Parse an HTML/XML document to a JSON compatible map. Attributes will be added as keys in an <tt>@attributes</tt> key. Elements will be mapped to keys with value lists. all keys are lowercased.

Parse an HTML/XML document to a JSON compatible map. Attributes will be added as keys in an <tt>@attributes</tt> key. Elements will be mapped to keys with value lists. all keys are lowercased.

Transform the output of tokens(Doc) into a HTML tree.

Convert a list of html_token() to a HTML document.

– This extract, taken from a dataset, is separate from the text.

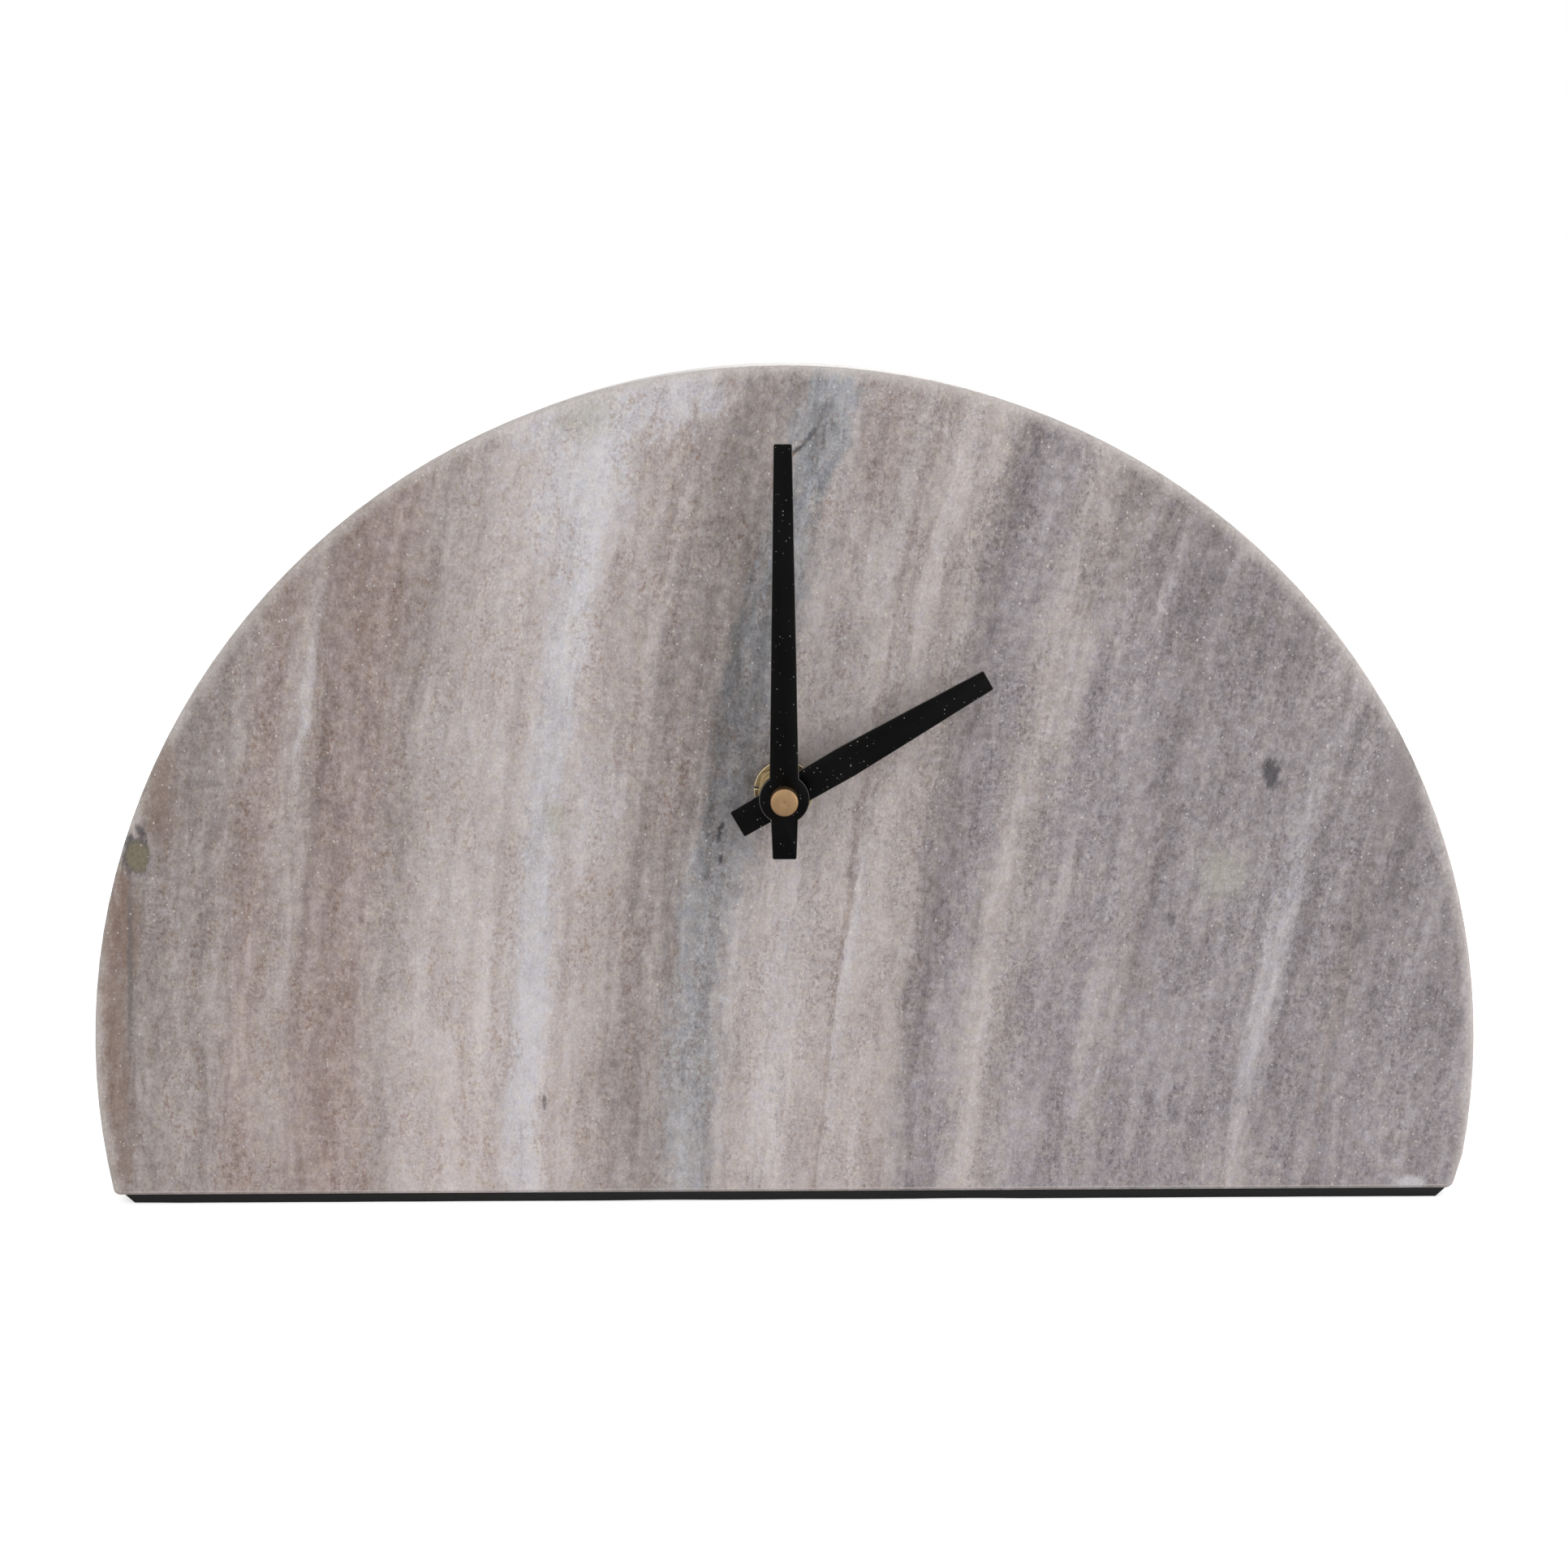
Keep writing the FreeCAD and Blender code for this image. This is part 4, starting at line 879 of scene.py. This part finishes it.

Convert a html_node() tree to a list of tokens.

Transform the input UTF-8 HTML into a token stream.

Types

end_tag/0

-type end_tag() :: {end_tag, Name :: binary()}.

html_attr/0

-type html_attr() :: {html_attr_name(), html_attr_value()}.

html_attr_name/0

-type html_attr_name() :: binary() | string() | atom().

html_attr_value/0

-type html_attr_value() :: binary() | string() | atom() | number().

html_comment/0

-type html_comment() :: {comment, Comment :: binary()}.

html_data/0

-type html_data() :: {data, binary(), Whitespace :: boolean()}.

html_doctype/0

-type html_doctype() :: {doctype, [Doctype :: any()]}.

html_element/0

-type html_element() ::
          html_node() |
          html_comment() |
          html_nop() |
          pi_tag() |
          inline_html() |
          {html_tag()} |
          {html_tag(), [html_element()]} |
          binary().

html_node/0

-type html_node() :: {html_tag(), [html_attr()], [html_element()]}.

html_nop/0

-type html_nop() :: {nop, [html_element()]}.

Special node used by sanitizer for unwanted elements

html_tag/0

-type html_tag() :: binary() | string() | atom().

html_token/0

-type html_token() ::
          html_data() |
          start_tag() |
          end_tag() |
          pi_tag() |
          inline_html() |
          html_comment() |
          html_doctype().

html_tree/0

-type html_tree() ::
          html_doctype() |
          html_node() |
          html_comment() |
          inline_html() |
          {html_tag()} |
          {html_tag(), [html_element()]} |
          pi_tag().

inline_html/0

-type inline_html() :: {'=', binary()}.

options/0

-type options() :: #{mode => xml | html, escape => boolean(), lowercase => boolean()}.

pi_tag/0

-type pi_tag() :: {pi, binary()} | {pi, Tag :: binary(), [html_attr()]}.

start_tag/0

-type start_tag() :: {start_tag, Name :: binary(), [html_attr()], Singleton :: boolean()}.

Functions

escape(B)

Escape a string such that it's safe for HTML (amp; lt; gt;).

escape_attr(B)

Escape a string such that it's safe for HTML attrs (amp; lt; gt; quot;).

parse(Input)

-spec parse(iodata()) -> {ok, html_node()} | {error, nohtml}.

tokenize and then transform the token stream into a HTML tree.

parse(Input, Options)

-spec parse(iodata(), options()) -> {ok, html_node()} | {error, nohtml}.

parse_to_map(Input)

-spec parse_to_map(Input :: iodata() | {binary, list(), list()}) -> {ok, map()} | {error, term()}.

Parse an HTML/XML document to a JSON compatible map. Attributes will be added as keys in an <tt>@attributes</tt> key. Elements will be mapped to keys with value lists. all keys are lowercased.

parse_to_map(Input, Options)

-spec parse_to_map(Input :: iodata() | {binary, list(), list()}, options()) ->
                      {ok, map()} | {error, term()}.

Parse an HTML/XML document to a JSON compatible map. Attributes will be added as keys in an <tt>@attributes</tt> key. Elements will be mapped to keys with value lists. all keys are lowercased.

parse_tokens(Tokens)

-spec parse_tokens([html_token()]) -> {ok, html_node()} | {error, nohtml}.

Transform the output of tokens(Doc) into a HTML tree.

to_html(Node)

-spec to_html([html_token()] | html_tree()) -> iodata().

Convert a list of html_token() to a HTML document.

to_html(Node, Options)

-spec to_html([html_token()] | html_tree(), options()) -> iodata().

to_tokens(HtmlNode)

-spec to_tokens(html_tree()) -> [html_token()].

Convert a html_node() tree to a list of tokens.

to_tokens(T, Options)

-spec to_tokens(html_tree(), options()) -> [html_token()].

tokens(Input)

-spec tokens(iodata()) -> [html_token()].

Transform the input UTF-8 HTML into a token stream.

tokens(Input, Options)

-spec tokens(iodata(), options()) -> [html_token()].